Random radio, also called Jack, Bob, or Fickle, features a wide
variety of styles from the last four decades of popular music.
It's a Canadian import which took hold in the US a little over
a year ago and has spread to at least a dozen stations nationwide.
For people who grew up in the '70s and '80s, random radio offers
a collage of memories, each song a data chip eliciting information
specific to when the song first appeared: the boyfriends, crushes,
teachers, clothes, and friends. But I hear more than aural scrapbooking
in this trend.
Random radio is partly a reaction to the payola-fueled, narrowcasting
of the '90s, and partly an attempt to emulate and compete with
the iPod shuffle concept. Critics say this inch-high, mile-wide
programming will grow tiresome.
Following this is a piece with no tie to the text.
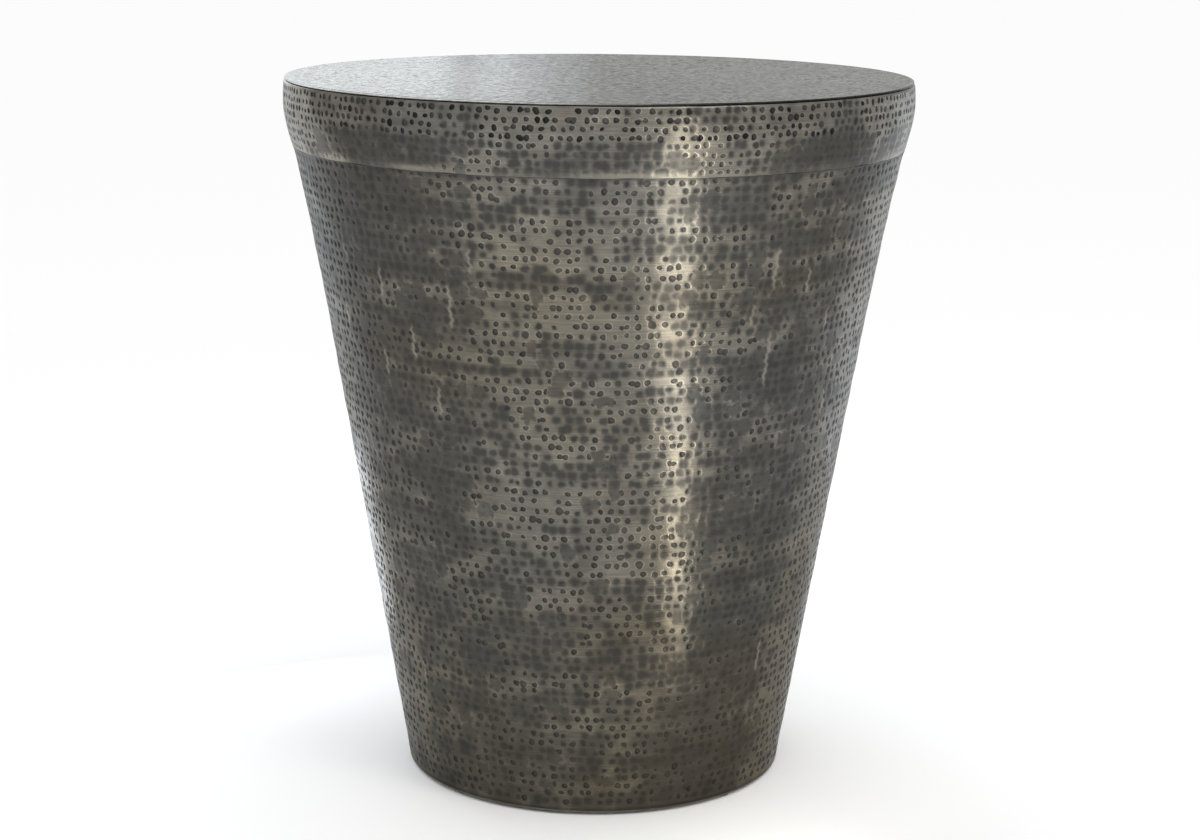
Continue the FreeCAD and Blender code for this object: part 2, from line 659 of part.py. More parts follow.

But for now it's catching on
and we're geared for it.
The experience of listening to songs of diverse styles and from
several eras with trainwreck segues would have once been jarring,
but now even the most low-tech among us, armed only with a television
remote, is as nimble as a mountain goat when it comes to leaping
from one image or sound file to the next. The key difference
between our own ADHD use of remotes, scan and shuffle modes,
and multiple Internet windows is that we're the ones in control.
Musical chaos, as found on random radio, is not custom-contrived.
It's out of our hands and we like it. It's wacky! It's wild! "We
don't know what's going to happen," one local station ad
boasts of its random radio segment. They say this as if it's
a good thing. Since when do we welcome chaos or random events
in our lives?
Since now. In a time when random events have never seemed so
threatening --- suicide bombers walk among us looking like grad
students, their backpacks filled with deadly agendas --- maybe
the randomness of varied songs is a kind antidote to the fear.
A safe, small-scale way to experience the unpredictable. Even
as a station cycles through a lifetime's worth of music, wary
commuters silently update the bumper sticker "practice random
acts of kindness" to: "avoid random acts of terror."
The laissez-faire attitude of random
radio dovetails nicely with the "whatever" phenomenon. Inasmuch as a popular
phrase can capture the zeitgeist, "whatever" reflects
the electorate's feigned lack of investment in the world around
us. The twin concepts are even married in a local radio station's
copycat random radio "Whatever Weekends."
Compare "whatever" to an outdated phrase from a different
time. "Where's the beef?" is cringingly nostalgic not
because it's decades old, but because of its earnest appeal for
information, for substance. In an era of war built on lies, fake
journalists welcomed into the White House, and real journalists
jailed for having integrity, putting forth a bald request for
content --- or taking a stand on an issue --- is just not done.
Protesters --- that is, people historically heralded for giving
a damn about this country such as Minutemen, abolitionists, Civil
War fighters, civil rights activists, et al --- are the new pariahs,
routinely hassled and separated from the crowd at political events
like quarantined mad cows. Conservative talk show hosts call
environmentalists --- the people who want to save the world's
great natural resources, not exploit and destroy them --- anti-American
and communists.
The pervasive "whatever" ethos isn't just for teenagers
anymore. "Whatever" is the keyword of the whole Iraq
conflict. We're in Iraq to find WMD or we're there to install
democracy. Whatever. American service men and women are told
their tours of duty will last three months or they'll last six
months or, no, actually, they'll last a year. Whatever.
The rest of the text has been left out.